Overvalued markets can stay overvalued for longer than most managers can stay in business if they try to guess when it will end. Instead we will continue to trust our time-tested MECHANICAL formulas to tell us when it is time to expect some serious mean reversion.

Wednesday, April 5

 

Stocks are trying to gain their footing again and following the end of a positive quarter we are already seeing a stream of clients looking at the S&P 500 returns and deciding they too should have gotten those same returns.
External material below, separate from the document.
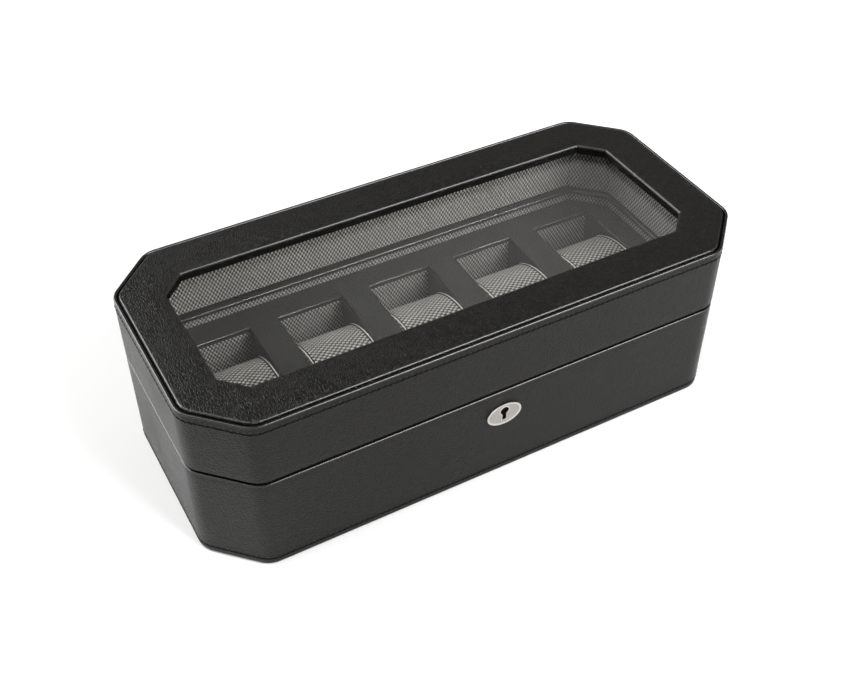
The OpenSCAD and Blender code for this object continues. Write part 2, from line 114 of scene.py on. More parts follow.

Yesterday we had 4 clients in our Tactical Bond program close their accounts citing "performance". These clients when they opened their accounts said they had a risk tolerance of 5 -10% which left them few suitable options given the fact even a "balanced" investment could lose 20-35%. Their Tactical Bond investments have vastly outperformed nearly all other fixed income and other "low risk" investments, but at this point in the market cycle individual investors forget about their risk tolerance and move into investments that are likely to lose significantly more than they can handle. This typically leads to those same clients bailing on their high risk investments at a big loss.

 

The return potential in the fixed income market is somewhat limited in general, but the nice part about Tactical Bond & to a lesser extent Income Allocator is that it can still make money in this environment. We recently had another "false sell" signal, but this is something we've seen time and time again. We understand our system will not be perfect, but we also understand it will be CONSISTENT & most importantly UNEMOTIONAL. It will not chase returns higher and will not subjectively move to riskier assets just because we felt like we should have made more money.

We never know when the next big loss will happen, but when it does we will be ready to move to the sidelines and keep the losses within the tolerance level of the clients inside the program. That is the key to successful investing.